Davina Henry, Staff Reporter
As the country marks its 50th year of Independence, seven persons have been bestowed with national honours for their contribution to the Jamaican music industry.
The appointments were made yesterday by the governor general Sir Patrick Allen, acting on the advice of the prime minister, Portia Simpson Miller.
Four of the seven persons have used their voices to place Jamaica on the global map, while the remaining three are known for the melodious tunes they have used their instruments to play.
Twenty-five years after his passing, Winston Hubert McIntosh, better know as 'Peter Tosh', has been conferred with the Order of Merit (OM). This is the country's third highest honour.
Tosh was awarded for his seminal contribution to the evolution of Jamaican popular music. He now joins the late Robert Nesta Marley as the only two reggae artistes to have received this distinction.
Tosh, a core member of The Wailers, is credited with being instrumental in teaching Bob Marley how to play the guitar. Tosh, who died in 1987, won a posthumous Grammy for his album No Nuclear War in 1988.
Neville 'Bunny Wailer' Livingstone, an original member of The Wailers, was also awarded.
Livingstone, the only living member of the trio, was given The Order of Jamaica (OJ) for his pioneering contribution to Jamaica's musical development.
Grammy-winning artiste Rainford Hugh Lee 'Scratch' Perry, arguably one of the greatest champions of promoting reggae and dub throughout Europe and the United States, was also conferred with the Order of Distinction in the rank of Commander.
The award honours Scratch's pioneering work in the development of Jamaican music.
Perry's musical career began in the late 1950s as a record seller for Clement 'Coxsone' Dodd and later blossomed when he became a solo artiste, releasing hits such as Soul Fire and Blood In a Babylon.
Frederick 'Toots' Hibbert was also recognised for his outstanding contribution to the development of Jamaican popular music. He is credited as one of the first persons to use the word 'reggae' and has been conferred with the Order of Jamaica
The three musicians who were honoured are: Peter Firman Ashbourne, Fred Anthony 'Tony' Gregory and Clifton Courtney 'Jackie' Jackson.

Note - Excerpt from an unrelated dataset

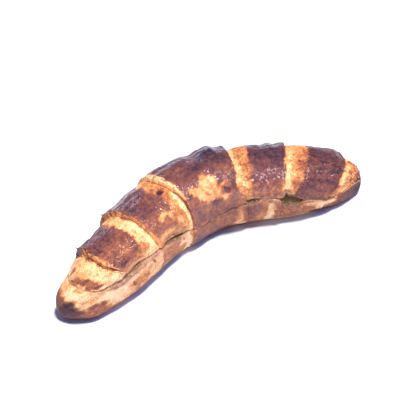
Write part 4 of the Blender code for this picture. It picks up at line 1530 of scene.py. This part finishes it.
def linear(hex_colour):
    """A linear colour from its sRGB hex value."""
    parts = [int(hex_colour[i:i + 2], 16) / 255.0 for i in (1, 3, 5)]
    return [p / 12.92 if p <= 0.04045 else ((p + 0.055) / 1.055) ** 2.4 for p in parts] + [1.0]


def per_metre(size_mm):
    """A pattern's scale from the distance between its spots."""
    return 1.0 / (size_mm * MM)


def add_node(tree, kind, settings=None, inputs=None):
    """Adds a node with its settings, and sets or links its inputs by name or number."""
    node = tree.nodes.new(kind)
    for name, value in (settings or {}).items():
        setattr(node, name, value)
    for name, value in (inputs or {}).items():
        socket = node.inputs[name]
        if isinstance(value, bpy.types.NodeSocket):
            tree.links.new(value, socket)
        else:
            socket.default_value = value
    return node


def set_ramp(node, stops):
    """Gives a colour ramp its stops."""
    ramp = node.color_ramp
    while len(ramp.elements) > 1:
        ramp.elements.remove(ramp.elements[0])
    ramp.elements[0].position = stops[0][0]
    ramp.elements[0].color = linear(stops[0][1])
    for position, colour in stops[1:]:
        ramp.elements.new(position).color = linear(colour)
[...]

Ashbourne, a composer, arranger and songwriter was conferred with the Order of Distinction in the rank of Commander for his dedicated and outstanding service to the development of many genres of music in Jamaica.
The child prodigy on the violin and pioneer vocal arranger in the golden era of Jamaica's rocksteady music was also presented with the Prime Minister's Award in 2004.

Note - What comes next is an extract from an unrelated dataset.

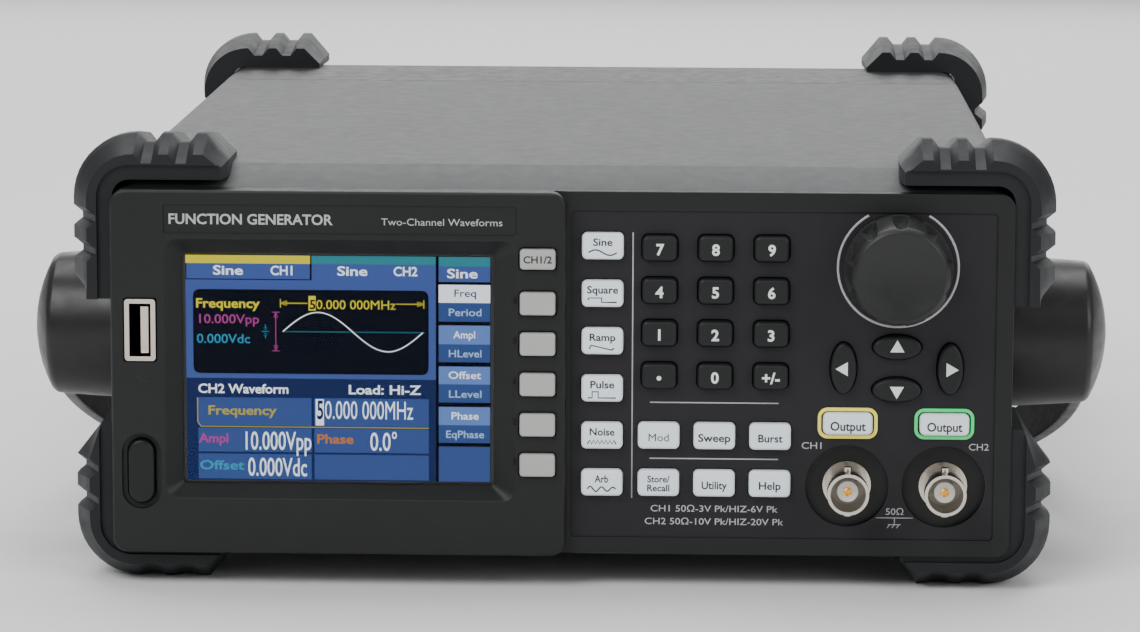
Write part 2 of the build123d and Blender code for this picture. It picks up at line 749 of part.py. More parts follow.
blade_width = 2.0
blade_height = 4.0
blade_length = 13.0
with BuildPart() as mains_inlet:
    with BuildSketch(facing(rear_face)):
        with Locations(inlet_place):
            RectangleRounded(inlet_flange[0], inlet_flange[1], 2.0)
    extrude(amount=-2.0)
    with BuildSketch(facing(rear_face)):
        with Locations(inlet_place):
            Rectangle(inlet_body[0], inlet_body[1])
    extrude(amount=inlet_depth)
    with BuildSketch(facing(rear_face + 2.0)):
        with Locations(inlet_place):
            RectangleRounded(inlet_body[0] - 3.0, inlet_body[1] - 3.4, 3.4)
    extrude(amount=inlet_depth - 1.5, mode=Mode.SUBTRACT)
    blades = [(-7.0, -2.0), (0.0, 2.0), (7.0, -2.0)]
    with BuildSketch(facing(rear_face - inlet_depth)):
        for across, up in blades:
            with Locations((inlet_place[0] + across, inlet_place[1] + up)):
                Rectangle(blade_width, blade_height)
    extrude(amount=-(3.5 + blade_length))
write(mains_inlet.part, "mains_inlet")

# ---------------------------------------------------------------- chassis, boards and power supply
chassis_front = 22.0
chassis_back = case_back - tongue_length - 2.0
chassis_half = case_half - case_wall - 2.0
chassis_side_height = 24.0
standoff_height = 7.0
standoff_radius = 3.0
board_gap = 5.0
board_left = -chassis_half + board_gap
board_right = chassis_half - 78.0
board_start = panel_y + chassis_front + 28.0
board_end = panel_y + chassis_back - board_gap
board_z = chassis_floor + chassis_thickness + standoff_height
board_part_inset = 49.5  # shield cans from the front edge, chips from the rear edge
standoff_places = [
    (x, y)
    for x in (board_left + 22.0, board_right - 6.0)
    for y in (board_start + 6.0, board_end - 22.0)
]
supply_left = board_right + board_gap
supply_right = chassis_half - board_gap - 8.0
supply_end = board_end - 6.0
supply_start = board_start + 15.0
supply_length = supply_end - supply_start

with BuildPart() as chassis:
    with BuildSketch(Plane.XY.offset(chassis_floor)):
        with Locations((0, panel_y + (chassis_front + chassis_back) / 2)):
            Rectangle(2 * chassis_half, chassis_back - chassis_front)
        with Locations(*bottom_screw_places):
            Circle(post_radius + clearance, mode=Mode.SUBTRACT)
    extrude(amount=chassis_thickness)
    for side in (-1, 1):
        wall_x = side * (chassis_half - chassis_thickness / 2)
        with BuildSketch(Plane.XY.offset(chassis_floor + chassis_thickness)):
            with Locations((wall_x, panel_y + (chassis_front + chassis_back) / 2)):
                Rectangle(chassis_thickness, chassis_back - chassis_front)
        extrude(amount=chassis_side_height)
    with BuildSketch(Plane.XY.offset(chassis_floor + chassis_thickness)) as standoffs:
        with Locations(*standoff_places):
            Circle(standoff_radius)
    extrude(amount=standoff_height)
    with BuildSketch(Plane.XY.offset(chassis_floor + chassis_thickness)) as standoff_holes:
        with Locations(*standoff_places):
            Circle(screw_radius)
    extrude(amount=standoff_height, mode=Mode.SUBTRACT)
write(chassis.part, "chassis")

with BuildPart() as main_board:
    with BuildSketch(Plane.XY.offset(board_z)):
        with Locations(((board_left + board_right) / 2, (board_start + board_end) / 2)):
            Rectangle(board_right - board_left, board_end - board_start)
        with Locations(*bottom_screw_places):
            Circle(post_radius + 2.0, mode=Mode.SUBTRACT)
        with Locations(*standoff_places):
            Circle(screw_radius + 0.1, mode=Mode.SUBTRACT)
    extrude(amount=board_thickness)
    with BuildSketch(Plane.XY.offset(board_z + board_thickness)) as shield_cans:
        with Locations(((board_left + board_right) / 2, board_start + board_part_inset)):
            with GridLocations(42.0, 1.0, 2, 1):
                RectangleRounded(34.0, 40.0, 1.5)
    extrude(amount=8.0)
    with BuildSketch(Plane.XY.offset(board_z + board_thickness)) as chips:
        with Locations(((board_left + board_right) / 2, board_end - board_part_inset)):
            with GridLocations(26.0, 24.0, 3, 2):
                Rectangle(14.0, 14.0)
    extrude(amount=2.0)
write(main_board.part, "main_board")

with BuildPart() as power_supply:
    supply_x = (supply_left + supply_right) / 2
    supply_y = (supply_start + supply_end) / 2
    with BuildSketch(Plane.XY.offset(chassis_floor + chassis_thickness)):
        with Locations((supply_x, supply_y)):
            Rectangle(supply_right - supply_left, supply_length)
    extrude(amount=6.0)
    with BuildSketch(Plane.XY.offset(chassis_floor + chassis_thickness + 6.0)) as supply_blocks:
        with Locations((supply_x, supply_y + 8.0)):
            Rectangle(26.0, 30.0)
        with Locations((supply_x + 18.0, supply_y - 30.0), (supply_x - 4.0, supply_y - 42.0)):
            Circle(8.0)
    extrude(amount=22.0)
    with BuildSketch(Plane.XY.offset(chassis_floor + chassis_thickness + 6.0)) as heat_sink:
        with Locations((supply_left + 6.0, supply_y)):
            Rectangle(4.0, 70.0)
    extrude(amount=28.0)
write(power_supply.part, "power_supply")

with BuildPart() as screws:
    with BuildSketch(Plane.XY.offset(case_bottom + 0.8)) as case_heads:
        with Locations(*bottom_screw_places):
            Circle(screw_head_radius)
    extrude(amount=2.2)
    with BuildSketch(Plane.XY.offset(case_bottom + 3.0)) as case_shanks:
        with Locations(*bottom_screw_places):
            Circle(screw_radius)
    extrude(amount=chassis_floor + 24.0 - case_bottom)
    with BuildSketch(Plane.XY.offset(board_z + board_thickness)) as board_heads:
        with Locations(*standoff_places):
            Circle(screw_head_radius)
    extrude(amount=2.0)
    with BuildSketch(Plane.XY.offset(board_z - standoff_height)) as board_shanks:
        with Locations(*standoff_places):
            Circle(screw_radius)
    extrude(amount=standoff_height + board_thickness)
    with BuildSketch(facing(rear_face)) as rear_heads:
        with Locations(*rear_screw_places):
            Circle(screw_head_radius)
    extrude(amount=-1.8)
    with BuildSketch(facing(rear_face)) as rear_shanks:
        with Locations(*rear_screw_places):
            Circle(screw_radius)
    extrude(amount=rear_plate_thickness + 6.0)
write(screws.part, "screws")

# ---------------------------------------------------------------- corner bumpers
diagonal = 0.5**0.5
notch_slope = 1.7
top_notches = [16.8, 24.9]  # start of each notch floor, in from the outer side
top_notch_floor = 2.4
side_notches = [18.4, 26.1]  # start of each notch floor, down from the top or up from the foot
side_notch_floor = 1.4
top_chamfer_start = 31.3
top_end_drop = 6.0
upper_chamfer = (3.8, 5.2)  # across and along, at the end of the side leg
lower_chamfer = (7.0, 9.0)
inner_corner = 4.0
front_lip_drop = 10.0


def notch_run(starts, floor, inset, notch):
    """Pairs of (along, in) for a row of shallow notches with sloping sides."""
    run = []
    for start in starts:
        run += [(start - notch_slope, inset), (start, inset + notch)]
        run += [(start + floor, inset + notch), (start + floor + notch_slope, inset)]
    return run


def bumper_section(depth, inset, inner_drop, side, level):
    """One L-shaped section round a corner: side is -1 or 1, level is 1 at the top and -1 at the foot."""
    chamfer_in, chamfer_run = upper_chamfer if level > 0 else lower_chamfer
    notch = notch_depth if level > 0 else foot_notch_depth

    def corner(across, down):
        return side * (half_width - across), mid_z + level * (mid_z - down)

    def quarter(centre, radius):
        """End, middle and start of a quarter turn about a centre, from the side leg to the top leg."""
        across, down = centre
        reach = radius * diagonal
        points = [(across - radius, down), (across - reach, down - reach), (across, down - radius)]
        return [corner(*point) for point in points]

    side_pairs = notch_run(side_notches, side_notch_floor, inset, notch_depth)
    side_run = [corner(into, along) for along, into in side_pairs]
    top_run = [corner(along, into) for along, into in notch_run(top_notches, top_notch_floor, inset, notch)]
    outer_turn = quarter((bumper_radius, bumper_radius), bumper_radius - inset)
    inner_turn = quarter((bumper_side + inner_corner, inner_drop + inner_corner), inner_corner)
    leg_end = bumper_leg - 0.3 * inset
    with BuildSketch(facing(depth)) as section:
        with BuildLine():
            Polyline(
                inner_turn[0],
                corner(bumper_side, bumper_side_leg),
                corner(chamfer_in, bumper_side_leg),
                corner(inset, bumper_side_leg - chamfer_run),
                *reversed(side_run),
                outer_turn[0],
            )
            ThreePointArc(*outer_turn)
            Polyline(
                outer_turn[2],
                *top_run,
                corner(top_chamfer_start, inset),
                corner(leg_end, top_end_drop + 0.3 * inset),
                corner(leg_end, inner_drop),
                inner_turn[2],
            )
            ThreePointArc(*reversed(inner_turn))
        make_face()
    return section.sketch


front_stations = [
    (0, bumper_draft_front),
    (bumper_crest, 0),
    (bumper_crest + bumper_band, 0),
    (bumper_depth, bumper_draft_back),
]
rear_stations = [(bumper_length - depth, inset) for depth, inset in reversed(front_stations)]

with BuildPart() as corner_bumpers:
    for side in (-1, 1):
        for level in (1, -1):
            drop = front_lip_drop if level > 0 else bumper_foot
            loft(
                [bumper_section(depth, inset, drop, side, level) for depth, inset in front_stations],
                ruled=True,
            )
            loft(
                [bumper_section(depth, inset, bumper_foot, side, level) for depth, inset in rear_stations],
                ruled=True,
            )
    # the rubber lies on the case, so the case's own form is taken away from it
    case_form(0, mode=Mode.SUBTRACT)
    # stepped lip round the inside of each open face
    for face_depth, into in ((0, -1), (bumper_length, 1)):
        with BuildSketch(facing(face_depth)) as lip:
            with Locations((0, mid_z)):
                RectangleRounded(
                    case_width + 2 * lip_width,
                    bumper_height - 2 * (front_lip_drop - lip_width),
                    inner_corner + lip_width,
                )
        extrude(amount=into * lip_recess, mode=Mode.SUBTRACT)
write(corner_bumpers.part, "corner_bumpers")

# ---------------------------------------------------------------- handle and its pivots
hub_gap = 0.6
hub_inner = case_half + hub_gap
hub_face = case_half + hub_reach
hub_edge = hub_face - hub_dome
dome_rim = hub_rim_radius - 0.9
bail_half = hub_edge - 0.6
bail_bottom = bail_half - bail_corner
arm_radius = 15.5
grip_y = pivot_y + grip_reach


def bail_outline(half, bottom, radius, top):
    """A U seen from the front, closed across its top."""
    reach = radius * diagonal
    Polyline((-half, bottom + radius), (-half, top), (half, top), (half, bottom + radius))
    ThreePointArc(
        (half, bottom + radius),
        (half - radius + reach, bottom + radius - reach),
        (half - radius, bottom),
    )
    Line((half - radius, bottom), (-half + radius, bottom))
    ThreePointArc(
        (-half + radius, bottom),
        (-half + radius - reach, bottom + radius - reach),
        (-half, bottom + radius),
    )


# right hub: a slightly conical drum whose outer face is a shallow dome
with BuildPart() as hub_form:
    with BuildSketch(Plane.XY.offset(pivot_z)):
        with BuildLine():
            Polyline(
                (hub_face, pivot_y),
                (hub_inner, pivot_y),
                (hub_inner, pivot_y + hub_radius),
                (hub_edge - 1.0, pivot_y + hub_rim_radius + 0.1),
                (hub_edge, pivot_y + dome_rim),
            )
            ThreePointArc(
                (hub_edge, pivot_y + dome_rim),
                (hub_face - cap_height(dome_rim, hub_dome, dome_rim / 2), pivot_y + dome_rim / 2),
                (hub_face, pivot_y),
            )
        make_face()
    revolve(axis=Axis((0, pivot_y, pivot_z), (1, 0, 0)))

with BuildPart() as handle:
    # bail: a U seen from the front, trimmed to its outline seen from the side
    with BuildSketch(Plane.XZ.offset(-pivot_y)) as bail_front:
        with BuildLine():
            bail_outline(bail_half, grip_clearance, bail_corner, pivot_z)
        make_face()
        with BuildLine():
            bail_outline(
                bail_half - bail_thickness,
                grip_clearance + bail_thickness,
                bail_corner - bail_thickness,
                pivot_z,
            )
        make_face(mode=Mode.SUBTRACT)
    extrude(amount=grip_reach + grip_depth, both=True)
    with BuildSketch(sideways(0)) as arm_side:
        with Locations((pivot_y, pivot_z)):
            Circle(arm_radius)
        with Locations((grip_y, grip_clearance + bail_thickness / 2)):
            Rectangle(grip_depth, bail_thickness)
        make_hull()
    extrude(amount=hub_face, both=True, mode=Mode.INTERSECT)
    add(hub_form.part)
    mirror(hub_form.part, about=Plane.YZ)
    for side in (-1, 1):
        with BuildSketch(sideways(side * hub_inner)) as pivot_bore:
            with Locations((pivot_y, pivot_z)):
                Circle(pivot_radius + running_gap)
        extrude(amount=side * (pivot_depth + clearance), mode=Mode.SUBTRACT)
write(handle.part, "handle")

with BuildPart() as handle_pivots:
    for side in (-1, 1):
        with BuildSketch(sideways(side * (case_half - case_wall))) as pin:
            with Locations((pivot_y, pivot_z)):
                Circle(pivot_radius)
        extrude(amount=side * (case_wall + hub_gap + pivot_depth))
        with BuildSketch(sideways(side * (case_half - case_wall))) as pin_head:
            with Locations((pivot_y, pivot_z)):
                Circle(pivot_radius + 3.0)
        extrude(amount=-side * 3.0)
write(handle_pivots.part, "handle_pivots")
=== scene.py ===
import math

import bpy
from mathutils import Matrix, Vector


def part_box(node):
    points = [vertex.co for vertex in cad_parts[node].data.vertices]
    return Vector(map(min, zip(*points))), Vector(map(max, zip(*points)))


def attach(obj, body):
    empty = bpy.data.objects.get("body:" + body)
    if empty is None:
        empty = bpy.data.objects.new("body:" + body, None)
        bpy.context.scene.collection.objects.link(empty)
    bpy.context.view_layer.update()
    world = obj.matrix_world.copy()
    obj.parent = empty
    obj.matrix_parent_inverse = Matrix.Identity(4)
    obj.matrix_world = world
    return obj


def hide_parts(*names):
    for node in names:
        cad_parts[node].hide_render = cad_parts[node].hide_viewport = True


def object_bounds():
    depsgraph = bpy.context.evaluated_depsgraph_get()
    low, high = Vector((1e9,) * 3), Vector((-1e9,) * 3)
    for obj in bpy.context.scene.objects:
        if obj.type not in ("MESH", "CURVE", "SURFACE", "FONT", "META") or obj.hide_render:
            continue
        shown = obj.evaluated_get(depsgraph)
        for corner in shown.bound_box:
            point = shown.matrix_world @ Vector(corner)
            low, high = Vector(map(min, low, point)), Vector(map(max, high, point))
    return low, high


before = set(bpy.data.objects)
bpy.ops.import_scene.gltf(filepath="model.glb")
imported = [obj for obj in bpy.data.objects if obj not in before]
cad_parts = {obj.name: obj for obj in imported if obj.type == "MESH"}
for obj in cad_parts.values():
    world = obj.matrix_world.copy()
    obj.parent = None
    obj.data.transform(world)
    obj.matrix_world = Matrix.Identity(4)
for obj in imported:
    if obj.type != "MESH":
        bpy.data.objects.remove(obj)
cad_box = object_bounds()

# Bench function generator. Metres; +X right, +Y to the back, +Z up, the front panel faces -Y.
MM = 0.001
INK = 0.02 * MM  # a printed layer's thickness over its surface
HOUSING = "instrument"


# ---------------------------------------------------------------- bench tools
def deselect():
    bpy.ops.object.select_all(action="DESELECT")


def take(piece):
    """Makes one piece the only selected and active one."""
    deselect()
    piece.select_set(True)
    bpy.context.view_layer.objects.active = piece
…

Bass player 'Jackie' Jackson also received the Order of Distinction in the rank of Officer for outstanding contribution to the development of the Jamaican music industry.
Jackson is most famous for playing bass on songs such as You Can Get It If You Really Want and Wonderful World by Jimmy Cliff, Drifter by Dennis Walks and Nice Time and Hypocrites by The Wailers.
Finally, reggae crooner Tony Gregory received the Order of Distinction in the rank of Officer for more than 50 years of contribution to the development of Jamaica's pop music.
Gregory honed his talent at the Alpha Boys' School and has written and performed some classic love songs, including Baby Come on Home and Only A Fool Breaks His Own Heart.
Moncrieffe, artistic director of the National Dance Theatre Company (NDTC), was conferred with the Order of Distinction in the rank of Commander for his contribution to the performing arts and the local fashion industry.
Moncrieffe started out as a supporting dancer and continued as a lead male dancer, artistic coordinator and associate director of the NDTC. He became a full member within a year of the NDTC's formation in 1962.
He has taught internationally in Hong Kong, the Caribbean and the United Kingdom.
Writer Cyntia Lucy Wilmot was honoured with the Order of Distinction in the rank of Commander for her outstanding contribution to media communications and theatre.
Wilmot is recognised as one of Jamaica's best-known writers and directors of film documentaries. Also recognised as an accomplishment journalist, Wilmot was also awarded the Silver Musgrave Medal from the Institute of Jamaica and has earned an honorary life membership in the Press Association of Jamaica.